Berthaud hochait la tête.
-Je te l'ai dit, moi je prendrais la petite Raymonde, mademoiselle de Jonquière.
-Mais elle n'a pas le sou!
-C'est vrai, à peine de quoi payer sa nourriture. Mais elle est suffisamment bien de sa personne, correctement élevée, surtout sans goût de dépense; et c'est décisif, car à quoi bon prendre une fille riche, si elle te mange ce qu'elle t'apporte? Et puis, vois-tu, je connais beaucoup ces dames, je les rencontre l'hiver dans les salons les plus puissants de Paris. Et, enfin, n'oublie pas l'oncle, le diplomate, qui a eu le triste courage de rester au service de la république et qui fera de son neveu tout ce qu'il voudra.
Ébranlé un instant, Gérard retomba dans sa perplexité.
-Pas le sou, pas le sou, non! c'est impossible... Je veux bien y réfléchir encore, mais vraiment j'ai trop peur!
Cette fois, Berthaud se mit à rire franchement.
-Allons, tu es ambitieux, il faut oser. Je te dis que c'est un secrétariat d'ambassade... Ces dames sont dans le train blanc, que nous attendons. Décide-toi, fais ta cour.
-Non, non!... Plus tard, je veux réfléchir.
À ce moment, ils furent interrompus. Le baron Suire, qui était passé une fois déjà devant eux, sans les apercevoir, tellement l'ombre les enveloppait, dans ce coin écarté, venait de reconnaître le rire bon enfant de l'ancien procureur de la république. Et, tout de suite, avec la volubilité d'un homme dont la tête éclate aisément, il lui donna plusieurs ordres concernant les voitures, les transports, déplorant qu'on ne pût conduire les malades à la Grotte, dès l'arrivée, à cause de l'heure vraiment trop matinale. On irait les installer à l'Hôpital de Notre-Dame des Douleurs, ce qui leur permettrait de prendre quelque repos, après un si dur voyage.
Pendant que le baron et le chef des brancardiers s'entendaient ainsi sur les mesures à prendre, Gérard serrait la main à un prêtre, qui était venu s'asseoir près de lui, sur le banc. L'abbé Des Hermoises, âgé de trente-huit ans à peine, avait une tête jolie d'abbé mondain, peigné avec soin, sentant bon, adoré des femmes. Très aimable, il venait à Lourdes en prêtre libre, comme beaucoup s'y rendaient, pour leur plaisir; et il gardait, au fond de ses beaux yeux, la vive étincelle, le sourire d'un sceptique, supérieur à toute idolâtrie. Certes, il croyait, il s'inclinait; mais l'Église ne s'était pas prononcée sur les miracles; et il semblait prêt à les discuter. Il avait vécu à Tarbes, il connaissait Gérard.

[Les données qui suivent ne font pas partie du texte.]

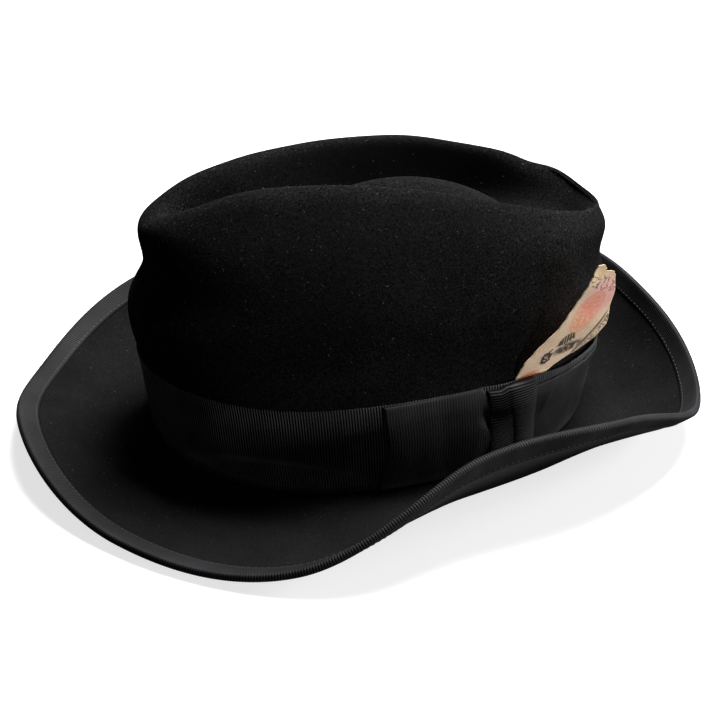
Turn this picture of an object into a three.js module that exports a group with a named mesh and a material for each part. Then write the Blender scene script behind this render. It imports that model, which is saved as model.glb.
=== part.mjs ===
// A soft felt fedora with a teardrop crown, a ribbed ribbon band with a side bow, a bound brim
// and a folded slip of paper tucked behind the band.
// Millimetres, +Z up. The wearer's front is -Y and the wearer's left is +X.
// The origin is the middle of the bounding box, on the surface that the hat rests on.
// A turn is a place around the hat: 0 is the front, 0.25 the left side, 0.5 the back.

import * as THREE from 'three';

// Thicknesses, and the clearance between pieces that touch.
const FELT = 2;
const RIBBON = 1;
const PAPER = 1;
const GAP = 0.3;

// The band: its width, and its foot above the root line of the brim.
const BAND_FOOT = 4.8;
const BAND_TOP = 41.5;

// How the hat settles on its lowest places: a small turn about X and about Y, in degrees, and
// the height of the surface under it. What would reach lower is flattened to that height.
const SETTLE = { aboutX: -2, aboutY: -1.2, surface: 1.35 };
const BOX_MIDDLE = { x: -0.6, y: -7.6 };

// Facets around the felt, the band and the binding.
const COLUMNS = 56;

// Rows of named numbers.
function table(columns, ...rows) {
  const names = columns.trim().split(/\s+/);
  return rows.map((row) => Object.fromEntries(names.map((name, i) => [name, row[i]])));
}

// The crown's sections, from the hump in the middle of its top out over the ridge and down to
// the root of the brim. A section is an oval about the point y = mid. Its half lengths reach
// front and back. Its half widths w and heights z are given at the front, between front and
// side (fore), at the side, between side and back (rear) and at the back.
const CROWN = table(
  'mid  front   back  wFore wSide wRear wBack  zFront zFore zSide  zRear  zBack',
  [12, 34, 38, 12, 14, 16, 18, 108.4, 107.7, 106, 104.1, 103.3],
  [17, 64, 55, 13.5, 24.5, 39, 36, 96, 94, 91, 83, 85],
  [12, 84, 78, 12.7, 30, 54, 57, 98.5, 103, 100, 85, 85],
  [5, 92, 91, 17.7, 32.5, 56.5, 67, 99, 117.5, 118, 103.5, 90],
  [1, 94, 102, 29.5, 37.5, 62, 82.5, 109, 120, 121, 106.3, 98],
  [0, 106, 101, 41, 48.5, 71, 86.5, 103.5, 109.5, 112, 102, 96.5],
  [0, 104.5, 107, 60, 60, 77, 85.5, 94.5, 98.5, 99.7, 95.5, 89.5],
  [0, 100.2, 101, 78, 71, 80, 82, 79.8, 79.8, 80, 81, 80],
  [0, 113, 110.3, 85, 75.5, 85.5, 84, 65, 60.7, 57.5, 58, 58.5],
  [0, 105, 105.4, 82.2, 76.7, 83.3, 82, 41.6, 41.6, 41.6, 41.6, 41.6],
  [0, 103, 101.2, 82, 81.6, 82.2, 82, 26, 26, 26, 26, 26],
  [0, 101, 100, 82, 82, 82, 82, 12, 12, 12, 12, 12],
  [0, 97.7, 94.7, 87, 80.5, 85, 83, 3.3, 3.3, 3.3, 3.3, 3.3],
);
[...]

-Hein? lui dit-il, est-ce assez impressionnant, cette attente des trains, dans la nuit!... Je suis ici pour une dame, une de mes anciennes pénitentes de Paris; mais je ne sais pas bien par quel train elle arrivera; et, vous le voyez, je reste, tant ça me passionne.
Puis, un autre prêtre, un vieux prêtre de campagne, étant venu également s'asseoir, il se mit à causer indulgemment avec lui, en lui parlant de la beauté de ce pays de Lourdes, du coup de théâtre, tout à l'heure, quand les montagnes apparaîtraient, au lever du soleil.

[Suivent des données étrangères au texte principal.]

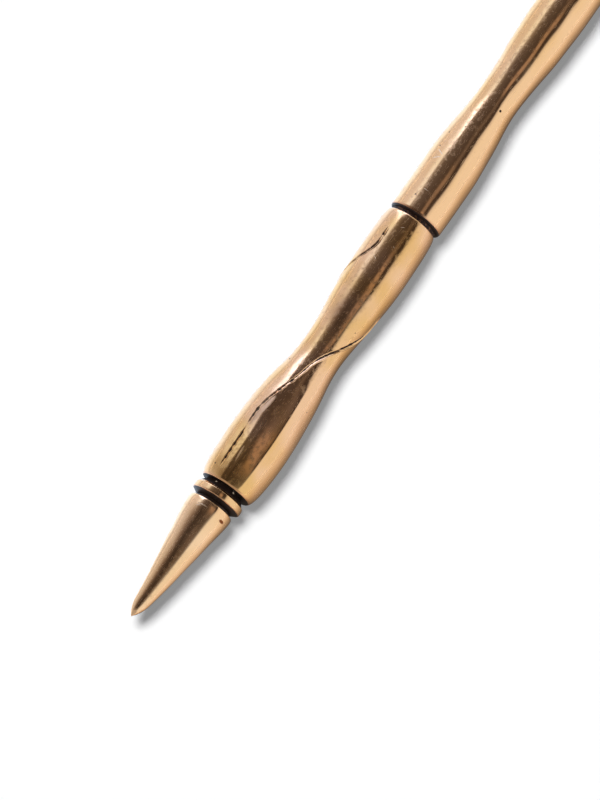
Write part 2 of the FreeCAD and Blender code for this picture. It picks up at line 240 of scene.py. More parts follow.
@dataclass(frozen=True)
class PolishedBronze:
    """Tin bronze, cast, turned and filed, then polished by hand and worn by use."""

    name: str
    marks: tuple[Mark, ...] = ()

    # Polished tin bronze is a warm yellow. Casting leaves it a little uneven in colour over
    # some millimetres, which the eye sees as slow drifts between peach and straw. Here and
    # below, a pair of levels are those of the noise between which a thing sets in.
    peach: str = "#F4C596"
    straw: str = "#EFC18B"
    drift_size: float = 5.0
    drift_levels: tuple[float, float] = (0.35, 0.65)

    # Thin brown oxide stays in the fine grain, so that the dark reflections look mottled.
    oxide: str = "#B4875A"
    oxide_share: float = 0.16
    grain_size: float = 0.5
    grain_levels: tuple[float, float] = (0.42, 0.74)
    grain_floor: float = 0.1
    grain_ceiling: float = 0.38
    grain_depth: float = 0.0012

    # The side that lay against the hand, towards -Y, is worn smooth: between these distances
    # from the axis, in millimetres towards +Y, the grain begins to show.
    worn_side: tuple[float, float] = (-1.1, 0.5)
    worn_grain: float = 0.12

    # A pinkish tint on the rims is a painted reflection of their rounded edges. Where no polish
    # reaches lies dark tarnish, which is duller and less like metal, with a ragged edge.
    rim_reflection: str = "#DDA27C"
    patina: str = "#2B1D17"
    patina_size: float = 0.3
    patina_raggedness: float = 0.9
    patina_levels: tuple[float, float] = (0.3, 0.62)
    patina_metallic: float = 0.55
    patina_roughness: float = 0.42

    # Polishing grit draws hairlines along the stylus. Real ones are about 0.01 mm wide, and
    # they are drawn 0.08 mm wide so that they show at all.
    hairline_width: float = 0.08
    hairline_length: float = 2.5
    hairline_levels: tuple[float, float] = (0.62, 0.74)
    hairline_roughness: float = 0.38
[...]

De nouveau, il y eut une brusque alerte. Le chef de gare courait, criait des ordres. Et le père Fourcade, malgré sa jambe goutteuse, quitta l'épaule du docteur Bonamy, pour s'approcher vivement.
-Eh! c'est cet express de Bayonne, qui est resté en détresse, répondit le chef de gare aux questions. Je voudrais être renseigné, je ne suis pas tranquille.
Mais des sonneries retentirent, un homme d'équipe s'enfonça dans les ténèbres, en balançant une lanterne, tandis qu'un signal, au loin, manoeuvrait. Et le chef de gare s'écria:
-Ah! cette fois, c'est le train blanc. Espérons que nous aurons le temps de débarquer les malades, avant le passage de l'express.